__WHAT IS ASKED__
Restate the complete material exactly.

__DATASET RECORDS__
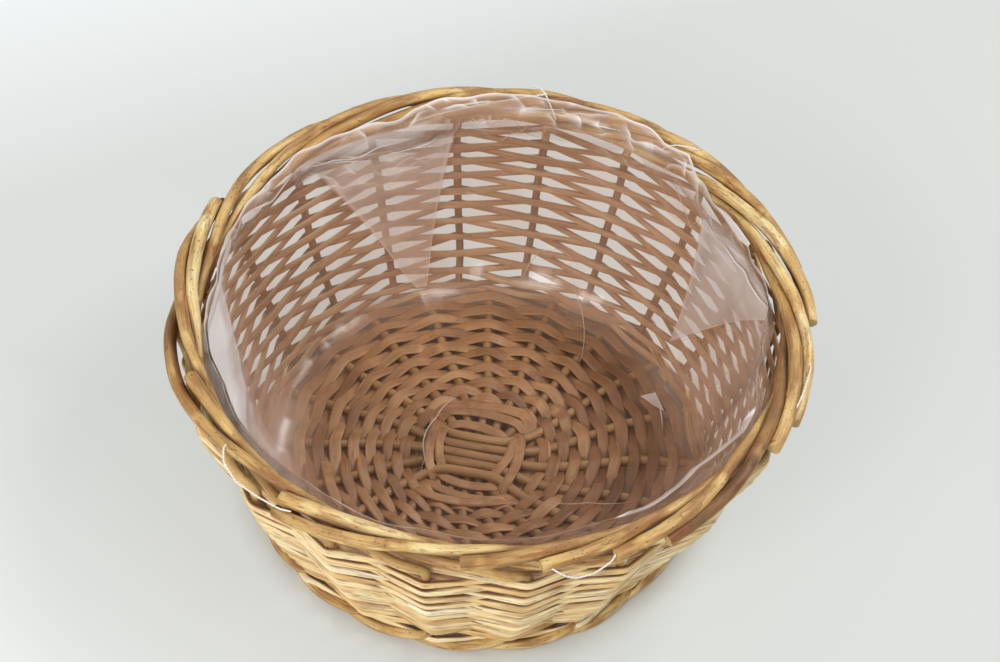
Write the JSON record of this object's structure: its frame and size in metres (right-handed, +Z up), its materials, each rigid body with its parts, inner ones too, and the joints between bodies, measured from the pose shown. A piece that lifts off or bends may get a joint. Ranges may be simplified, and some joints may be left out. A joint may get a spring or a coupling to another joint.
{
  "type": "gift basket",
  "caption": "Round woven willow gift basket with a rolled rope border, flared wall, twisted foot, flat woven base and a sewn-in clear film liner.",
  "frame": {"origin": "on the floor under the middle of the basket", "axes": "+Z up out of the basket's mouth; -Y is the side that faces the viewer"},
  "size_m": [0.2972, 0.2971, 0.1156],
  "materials": {
    "willow_rod": "peeled whole willow rod, satin, straw yellow with small brown bud scars",
    "willow_strip": "split willow, cream outside and browner inside, fine grain along its length",
    "willow_stick": "peeled willow rod, satin, golden brown",
    "willow_skein": "flat shaved willow, matt brown with fine grain",
    "clear_film": "thin clear film, glossy, with soft creases",
    "white_thread": "white twisted sewing thread, matt"
  },
  "bodies": {
    "root": {"stake_01": "willow_rod", "stake_02": "willow_rod", "stake_03": "willow_rod", "stake_04": "willow_rod", "stake_05": "willow_rod", "stake_06": "willow_rod", "stake_07": "willow_rod", "stake_08": "willow_rod", "stake_09": "willow_rod", "stake_10": "willow_rod", "stake_11": "willow_rod", "stake_12": "willow_rod", "stake_13": "willow_rod", "stake_14": "willow_rod", "stake_15": "willow_rod", "stake_16": "willow_rod", "stake_17": "willow_rod", "stake_18": "willow_rod", "stake_19": "willow_rod", "stake_20": "willow_rod", "wall_weaver_01": "willow_strip", "wall_weaver_02": "willow_strip", "wall_weaver_03": "willow_strip", "wall_weaver_04": "willow_strip", "wall_weaver_05": "willow_strip", "wall_weaver_06": "willow_strip", "wall_weaver_07": "willow_strip", "wall_weaver_08": "willow_strip", "wall_weaver_09": "willow_strip", "wall_weaver_10": "willow_strip", "wall_weaver_11": "willow_strip", "wall_weaver_12": "willow_strip", "base_stick_upper_1": "willow_stick", "base_stick_upper_2": "willow_stick", "base_stick_upper_3": "willow_stick", "base_stick_upper_4": "willow_stick", "base_stick_upper_5": "willow_stick", "base_stick_lower_1": "willow_stick", "base_stick_lower_2": "willow_stick", "base_stick_lower_3": "willow_stick", "base_stick_lower_4": "willow_stick", "base_stick_lower_5": "willow_stick", "base_skein_1": "willow_skein", "base_skein_2": "willow_skein", "base_skein_3": "willow_skein", "base_skein_4": "willow_skein", "base_skein_5": "willow_skein", "base_skein_6": "willow_skein", "base_tie_1": "willow_skein", "base_tie_2": "willow_skein", "film_liner": "clear_film", "liner_stitch_1": "white_thread", "liner_stitch_2": "white_thread", "liner_stitch_3": "white_thread", "liner_stitch_4": "white_thread"}
  },
  "joints": []
}
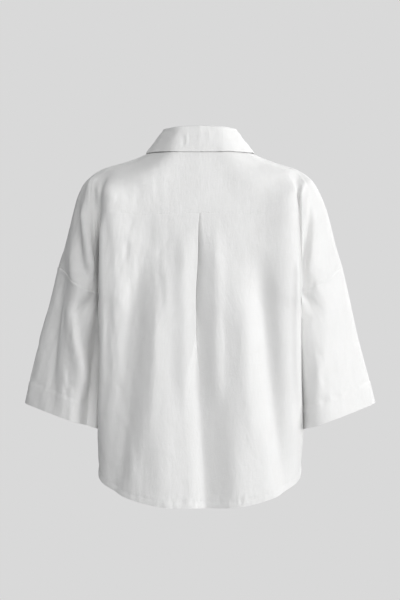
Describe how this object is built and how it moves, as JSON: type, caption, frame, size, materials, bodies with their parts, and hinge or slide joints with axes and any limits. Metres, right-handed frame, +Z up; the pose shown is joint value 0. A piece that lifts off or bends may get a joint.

__RESPONSE BELOW__
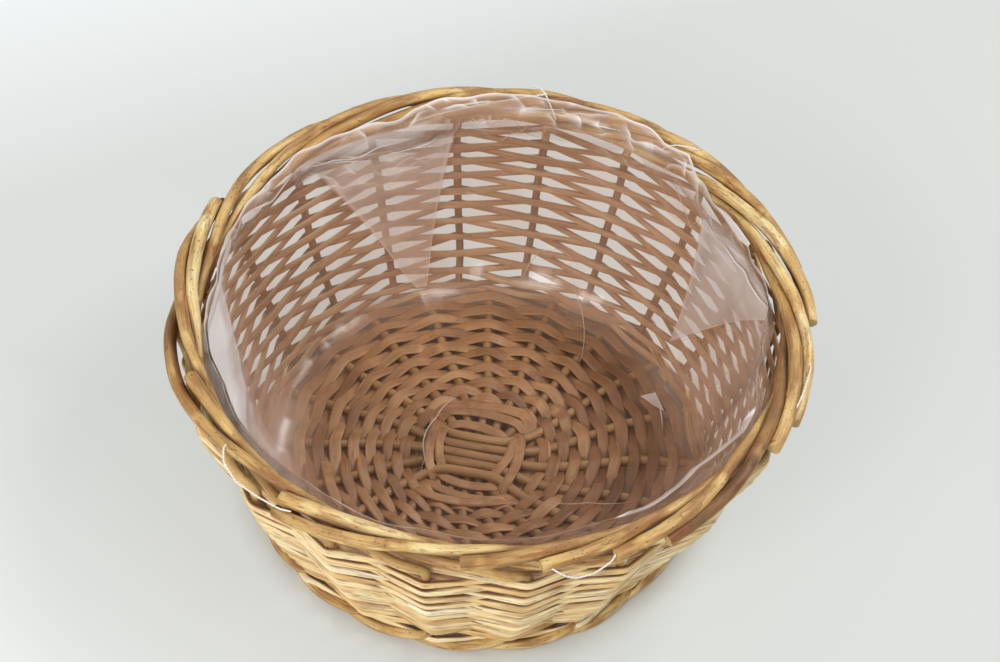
Write the JSON record of this object's structure: its frame and size in metres (right-handed, +Z up), its materials, each rigid body with its parts, inner ones too, and the joints between bodies, measured from the pose shown. A piece that lifts off or bends may get a joint. Ranges may be simplified, and some joints may be left out. A joint may get a spring or a coupling to another joint.
{
  "type": "gift basket",
  "caption": "Round woven willow gift basket with a rolled rope border, flared wall, twisted foot, flat woven base and a sewn-in clear film liner.",
  "frame": {"origin": "on the floor under the middle of the basket", "axes": "+Z up out of the basket's mouth; -Y is the side that faces the viewer"},
  "size_m": [0.2972, 0.2971, 0.1156],
  "materials": {
    "willow_rod": "peeled whole willow rod, satin, straw yellow with small brown bud scars",
    "willow_strip": "split willow, cream outside and browner inside, fine grain along its length",
    "willow_stick": "peeled willow rod, satin, golden brown",
    "willow_skein": "flat shaved willow, matt brown with fine grain",
    "clear_film": "thin clear film, glossy, with soft creases",
    "white_thread": "white twisted sewing thread, matt"
  },
  "bodies": {
    "root": {"stake_01": "willow_rod", "stake_02": "willow_rod", "stake_03": "willow_rod", "stake_04": "willow_rod", "stake_05": "willow_rod", "stake_06": "willow_rod", "stake_07": "willow_rod", "stake_08": "willow_rod", "stake_09": "willow_rod", "stake_10": "willow_rod", "stake_11": "willow_rod", "stake_12": "willow_rod", "stake_13": "willow_rod", "stake_14": "willow_rod", "stake_15": "willow_rod", "stake_16": "willow_rod", "stake_17": "willow_rod", "stake_18": "willow_rod", "stake_19": "willow_rod", "stake_20": "willow_rod", "wall_weaver_01": "willow_strip", "wall_weaver_02": "willow_strip", "wall_weaver_03": "willow_strip", "wall_weaver_04": "willow_strip", "wall_weaver_05": "willow_strip", "wall_weaver_06": "willow_strip", "wall_weaver_07": "willow_strip", "wall_weaver_08": "willow_strip", "wall_weaver_09": "willow_strip", "wall_weaver_10": "willow_strip", "wall_weaver_11": "willow_strip", "wall_weaver_12": "willow_strip", "base_stick_upper_1": "willow_stick", "base_stick_upper_2": "willow_stick", "base_stick_upper_3": "willow_stick", "base_stick_upper_4": "willow_stick", "base_stick_upper_5": "willow_stick", "base_stick_lower_1": "willow_stick", "base_stick_lower_2": "willow_stick", "base_stick_lower_3": "willow_stick", "base_stick_lower_4": "willow_stick", "base_stick_lower_5": "willow_stick", "base_skein_1": "willow_skein", "base_skein_2": "willow_skein", "base_skein_3": "willow_skein", "base_skein_4": "willow_skein", "base_skein_5": "willow_skein", "base_skein_6": "willow_skein", "base_tie_1": "willow_skein", "base_tie_2": "willow_skein", "film_liner": "clear_film", "liner_stitch_1": "white_thread", "liner_stitch_2": "white_thread", "liner_stitch_3": "white_thread", "liner_stitch_4": "white_thread"}
  },
  "joints": []
}
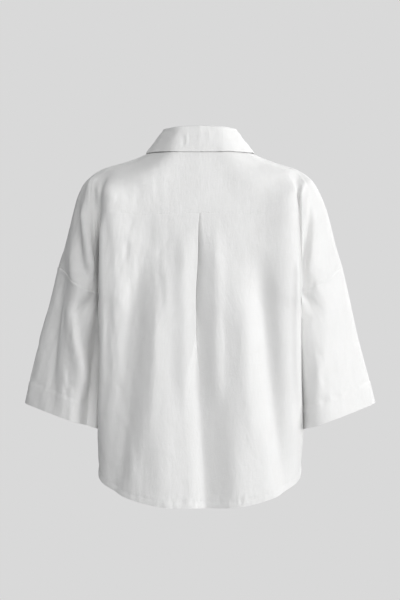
Describe how this object is built and how it moves, as JSON: type, caption, frame, size, materials, bodies with their parts, and hinge or slide joints with axes and any limits. Metres, right-handed frame, +Z up; the pose shown is joint value 0. A piece that lifts off or bends may get a joint.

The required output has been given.